**Task directions:** Please quote exactly the opening lines of the data, from the first line to the one where "return list(points) + other[::-1]" appears.

**Data lines:**

****************

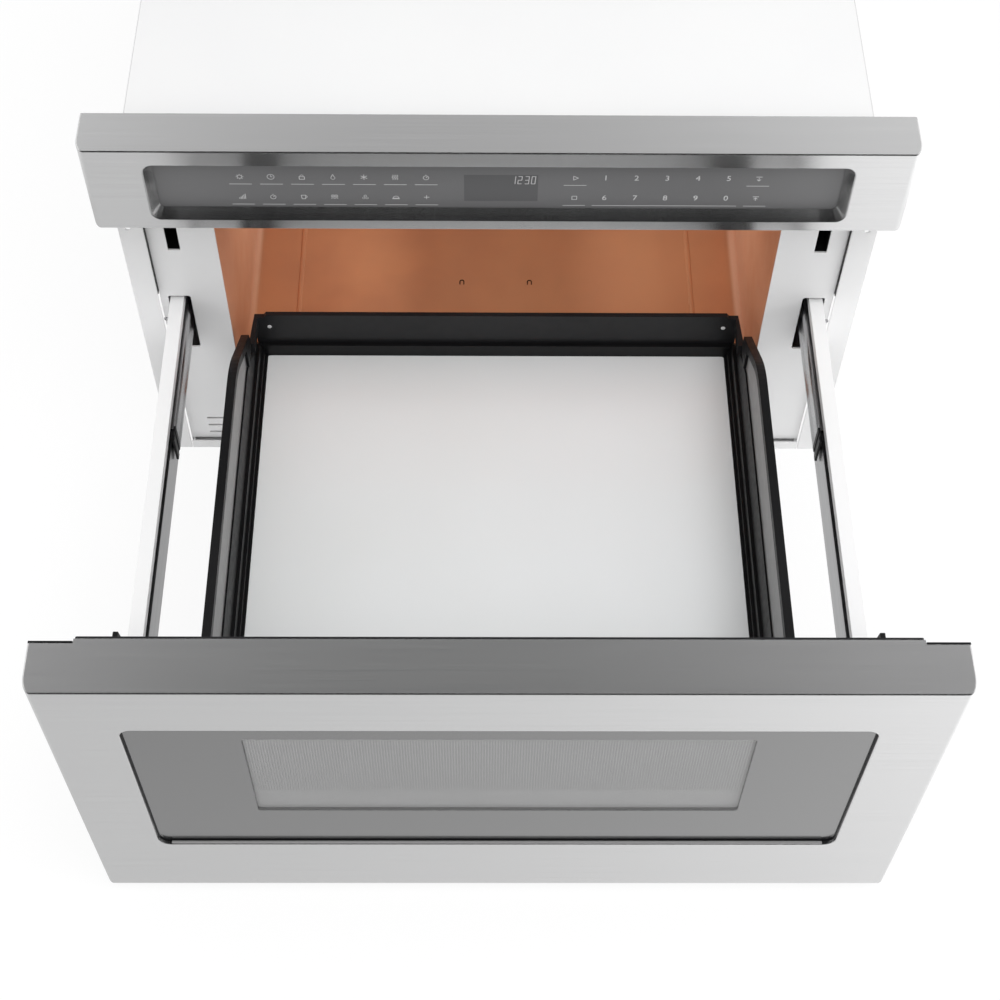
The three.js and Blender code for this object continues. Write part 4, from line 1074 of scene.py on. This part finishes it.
def folded(points, sheet):
    """The section of a bent sheet, from the points along one of its faces."""
    other = []
    for i, point in enumerate(points):
        here = Vector(point)
        before = (here - Vector(points[i - 1])).normalized() if i else None
        after = (Vector(points[i + 1]) - here).normalized() if i + 1 < len(points) else None
        before = before or after
        after = after or before
        normal = Vector((-before.y, before.x)) + Vector((-after.y, after.x))
        other.append(tuple(here + normal * (sheet * 2 / normal.length_squared)))
    return list(points) + other[::-1]


def rail(name, node, body, slot, sign, section, sheet, finish=None):
    """A bent sheet along Y; its section's points are (distance from the centre plane, height)."""
    outline = folded([(x * sign, z) for x, z in section], sheet * sign)
    item = prism(name, "y", outline, spans(node)[1])
    bevel(item, RAIL_EDGE, 2, RAIL_ANGLE)
    piece(item, body, slot, [node], finish)


def ridged(web, outer, low, top):
    """The middle member's section: a channel whose web has two ridges."""
    face = (web, web - RIDGE, web - RIDGE, web)
    lower = [(x, low + z) for x, z in zip(face, LOWER_RIDGE)]
    upper = [(x, top - z) for x, z in zip(face, UPPER_RIDGE)]
    return [(outer, low), *lower, *upper, (outer, top)]


def rails():
    """On each side, the drawer's white channel and its two slide members."""
    for word, sign in SIDES:
        node = f"rail_channel_{word}"
        (lip, outer), (low, top) = near_and_far(node)
        section = [
            (outer - CHANNEL_FLANGE, low), (outer, low), (outer, top),
            (lip, top), (lip, top - CHANNEL_LIP),
        ]
        rail(f"rail_beam_{word}", node, "drawer", "white_paint", sign, section, CHANNEL_SHEET)
        node = f"drawer_slide_{word}"
        (inner, outer), (low, top) = near_and_far(node)
        web = inner + DRAWER_WEB
        section = [(outer, low), (web, low), (web, top), (outer, top)]
        name = f"drawer_rail_{word}"
        # The drawer member takes the darker copy of the slide steel: painted shade.
        rail(name, node, "drawer", "bright_steel", sign, section, -MEMBER_SHEET, "shaded_slide_steel")
        node = f"middle_slide_{word}"
        (inner, outer), (low, top) = near_and_far(node)
        section = ridged(inner + MIDDLE_WEB, outer, low + MIDDLE_LOW, top)
        name = f"middle_rail_{word}"
        rail(name, node, f"middle_slide_{word[0]}", "bright_steel", sign, section, -MEMBER_SHEET)


rails()


# ---------------------------------------------------------------- studio and camera

# The camera as it was fitted to the photograph: sensor and focal length in millimetres, the latter from
# its pixels in the picture, angles in degrees and the place in metres.
SENSOR = 36.0
PICTURE_PIXELS = 1000
FOCAL_PIXELS = 1799.477
FOCAL = FOCAL_PIXELS / PICTURE_PIXELS * SENSOR
PITCH = 56.439
YAW = 1.0671
ROLL = 1.0305
CAMERA_PLACE = (-0.0125228, -1.2290684, 1.3483698)
CLIP_END = 50


def make_camera():
    pitch, yaw, roll = (math.radians(a) for a in (PITCH, YAW, ROLL))
    forward = Vector((
        math.sin(yaw) * math.cos(pitch),
        math.cos(yaw) * math.cos(pitch),
        -math.sin(pitch),
    ))
    level = forward.cross(Vector((0, 0, 1))).normalized()
    above = level.cross(forward)
    right = level * math.cos(roll) + above * math.sin(roll)
    up = above * math.cos(roll) - level * math.sin(roll)
    data = bpy.data.cameras.new("camera")
    data.sensor_width = SENSOR
    data.lens = FOCAL
    data.clip_end = CLIP_END
    camera = bpy.data.objects.new("camera", data)
    bpy.context.scene.collection.objects.link(camera)
    pose = camera.matrix_world.copy()
    for row in range(3):
        pose[row][0] = right[row]
        pose[row][1] = up[row]
        pose[row][2] = -forward[row]
        pose[row][3] = CAMERA_PLACE[row]
    camera.matrix_world = pose
    bpy.context.scene.camera = camera


def calculate(tree, operation, *values):
    """A Math node's result; each value is a number or a socket."""
    made = tree.nodes.new("ShaderNodeMath")
    made.operation = operation
    for socket, value in zip(made.inputs, values):
        if isinstance(value, (int, float)):
            socket.default_value = value
        else:
            tree.links.new(value, socket)
    return made.outputs[0]


def mixed(tree, share, first, second):
    """The first shader where the share is 0, and the second where it is 1."""
    mix = tree.nodes.new("ShaderNodeMixShader")
    for source, socket in zip((share, first, second), mix.inputs):
        tree.links.new(source, socket)
    return mix.outputs["Shader"]


def seen_directly(tree):
    """1 on camera, glossy and transmission rays, else 0."""
    paths = tree.nodes.new("ShaderNodeLightPath")
    total = paths.outputs["Is Camera Ray"]
    for name in ("Is Glossy Ray", "Is Transmission Ray"):
        total = calculate(tree, "MAXIMUM", total, paths.outputs[name])
    return total


# How bright the surroundings are to matt surfaces.
FILL = 0.72
# How bright the room looks in reflections, from the horizon to straight above.
ROOM = ((0.0, 0.85), (0.55, 1.0), (0.7, 1.6), (0.78, 0.36), (0.865, 0.04), (0.94, 0.03), (1.0, 0.02))
# How much brighter it is towards both sides and towards the right, and the most that this comes to.
SIDE_GLOW = 7.0
RIGHT_GLOW = 0.5
GLOW_LIMIT = 1.4
# From where to where along Y the dark front fades, and what it keeps of the light.
DARK_FRONT = (-0.3, 0.3)
FRONT_SHARE = 0.04


def white_light(tree, strength=1.0):
    light = tree.nodes.new("ShaderNodeBackground")
    light.inputs["Color"].default_value = (1, 1, 1, 1)
    light.inputs["Strength"].default_value = strength
    return light.outputs["Background"]


def room_light(tree):
    """The room that reflections show."""
    place = tree.nodes.new("ShaderNodeTexCoord")
    split = tree.nodes.new("ShaderNodeSeparateXYZ")
    tree.links.new(place.outputs["Generated"], split.inputs["Vector"])
    ramp = tree.nodes.new("ShaderNodeValToRGB")
    tree.links.new(split.outputs["Z"], ramp.inputs["Fac"])
    points = ramp.color_ramp.elements
    while len(points) < len(ROOM):
        points.new(1.0)
    for point, (height, level) in zip(points, ROOM):
        point.position = height
        point.color = (level, level, level, 1)
    x = split.outputs["X"]
    sides = calculate(tree, "MULTIPLY_ADD", calculate(tree, "MULTIPLY", x, x), SIDE_GLOW, 1.0)
    glow = calculate(tree, "MULTIPLY_ADD", x, RIGHT_GLOW, sides)
    glow = calculate(tree, "MINIMUM", glow, GLOW_LIMIT)
    front = tree.nodes.new("ShaderNodeMapRange")
    front.inputs["From Min"].default_value = DARK_FRONT[0]
    front.inputs["From Max"].default_value = DARK_FRONT[1]
    front.inputs["To Min"].default_value = FRONT_SHARE
    tree.links.new(split.outputs["Y"], front.inputs["Value"])
    light = tree.nodes.new("ShaderNodeBackground")
    tree.links.new(ramp.outputs["Color"], light.inputs["Color"])
    strength = calculate(tree, "MULTIPLY", glow, front.outputs["Result"])
    tree.links.new(strength, light.inputs["Strength"])
    return light.outputs["Background"]


def make_world():
    """Even light for matt surfaces, a room for reflections and plain white behind everything."""
    world = bpy.data.worlds.new("studio")
    bpy.context.scene.world = world
    world.use_nodes = True
    tree = world.node_tree
    tree.nodes.clear()
    around = mixed(tree, seen_directly(tree), white_light(tree, FILL), room_light(tree))
    paths = tree.nodes.new("ShaderNodeLightPath")
    surface = mixed(tree, paths.outputs["Is Camera Ray"], around, white_light(tree))
    output = tree.nodes.new("ShaderNodeOutputWorld")
    tree.links.new(surface, output.inputs["Surface"])


FLOOR_HALF = 8
FLOOR_COLOUR = (0.95, 0.95, 0.95)
# The floor's own light: its share on all rays, and what is added on those that see it directly.
GLOW_SHARE = 0.36
DIRECT_SHARE = 0.5
# How far from the middle the brightness changes, in metres.
FLOOR_REACH = 0.6
# Half of the brightness on the left, in the middle and on the right.
FLOOR_SLOPE = (0.43, 0.525, 0.82)


def floor_glow(finish):
    """The floor's brightness: plain to the camera, brighter on the right in reflections."""
    paths = finish.node("ShaderNodeLightPath")
    split = finish.node("ShaderNodeSeparateXYZ")
    finish.link(finish.place, split.inputs["Vector"])
    slope = finish.node("ShaderNodeFloatCurve")
    across = finish.between(split.outputs["X"], 0, 1, -FLOOR_REACH, FLOOR_REACH)
    finish.link(across, slope.inputs["Value"])
    left, middle, right = FLOOR_SLOPE
    points = slope.mapping.curves[0].points
    points[0].location = (0, left)
    points[1].location = (1, right)
    points.new(0.5, middle)
    slope.mapping.update()
    reflected, plain = NUMBERS
    pick = finish.node("ShaderNodeMix", data_type="FLOAT")
    finish.link(paths.outputs["Is Camera Ray"], pick.inputs[FACTOR])
    finish.link(finish.between(slope.outputs["Value"], 0, 2, 0, 1), pick.inputs[reflected])
    pick.inputs[plain].default_value = 1.0
    return pick.outputs[MIXED_NUMBER]


def make_floor():
    size = FLOOR_HALF
    data = bpy.data.meshes.new("floor")
    corners = [(-size, -size, 0), (size, -size, 0), (size, size, 0), (-size, size, 0)]
    data.from_pydata(corners, [], [(0, 1, 2, 3)])
    floor = bpy.data.objects.new("floor", data)
    bpy.context.scene.collection.objects.link(floor)
    finish = Finish("floor", FLOOR_COLOUR, 0.9)
    tree = finish.tree
    glow = finish.node("ShaderNodeEmission")
    finish.link(floor_glow(finish), glow.inputs["Strength"])
    share = calculate(tree, "MULTIPLY_ADD", seen_directly(tree), DIRECT_SHARE, GLOW_SHARE)
    surface = mixed(tree, share, finish.shader.outputs["BSDF"], glow.outputs["Emission"])
    finish.link(surface, tree.nodes["Material Output"].inputs["Surface"])
    data.materials.append(finish.material)


# Each lamp's name, place, target, size and power, in metres and watts.
LAMPS = (
    ("overhead", (0.4, -1.2, 2.4), (0, -0.4, 0.2), (1.8, 1.4), 34),
    ("left_side", (-2.2, -0.9, 0.9), (0, -0.4, 0.1), (1.4, 1.0), 9),
    ("right_side", (2.2, -0.9, 0.9), (0, -0.4, 0.1), (1.4, 1.0), 11.5),
    ("cavity_light", (0.0, -0.08, 0.27), (0, -0.02, 0.0), (0.34, 0.2), 0.34),
    ("cavity_side_light", (-0.1, -0.1, 0.2), (-0.22, -0.1, 0.16), (0.16, 0.08), 0.13),
    ("cavity_side_light", (0.1, -0.1, 0.2), (0.22, -0.1, 0.16), (0.16, 0.08), 0.13),
)


def make_lamp(name, place, target, size, power):
    """A rectangular lamp that lights surfaces and isn't seen itself."""
    data = bpy.data.lights.new(name, "AREA")
    data.shape = "RECTANGLE"
    data.size = size[0]
    data.size_y = size[1]
    data.energy = power
    lamp = bpy.data.objects.new(name, data)
    lamp.location = place
    direction = Vector(target) - Vector(place)
    lamp.rotation_euler = direction.to_track_quat("-Z", "Y").to_euler()
    lamp.visible_glossy = False
    lamp.visible_camera = False
    bpy.context.scene.collection.objects.link(lamp)


make_camera()
make_world()
make_floor()
for lamp in LAMPS:
    make_lamp(*lamp)

bpy.context.scene.view_settings.view_transform = "Standard"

****************

**Response to the exercise:**
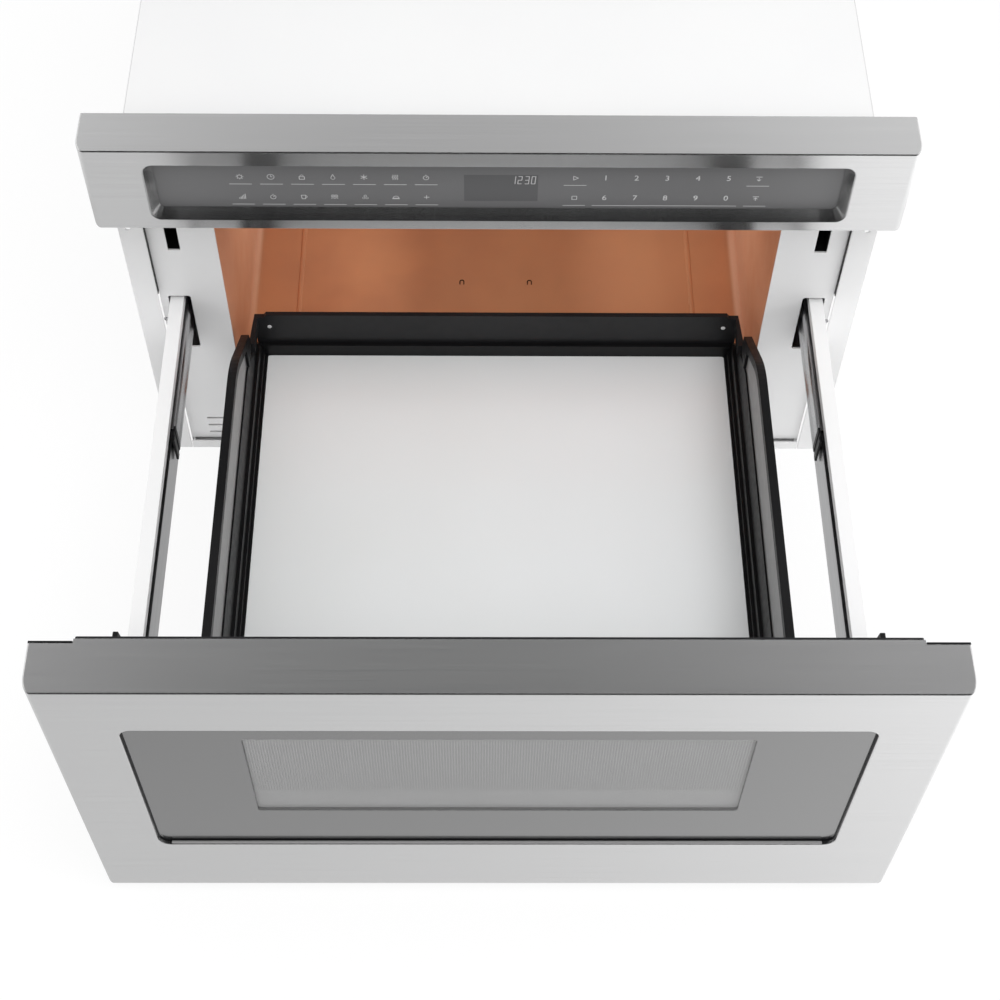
The three.js and Blender code for this object continues. Write part 4, from line 1074 of scene.py on. This part finishes it.
def folded(points, sheet):
    """The section of a bent sheet, from the points along one of its faces."""
    other = []
    for i, point in enumerate(points):
        here = Vector(point)
        before = (here - Vector(points[i - 1])).normalized() if i else None
        after = (Vector(points[i + 1]) - here).normalized() if i + 1 < len(points) else None
        before = before or after
        after = after or before
        normal = Vector((-before.y, before.x)) + Vector((-after.y, after.x))
        other.append(tuple(here + normal * (sheet * 2 / normal.length_squared)))
    return list(points) + other[::-1]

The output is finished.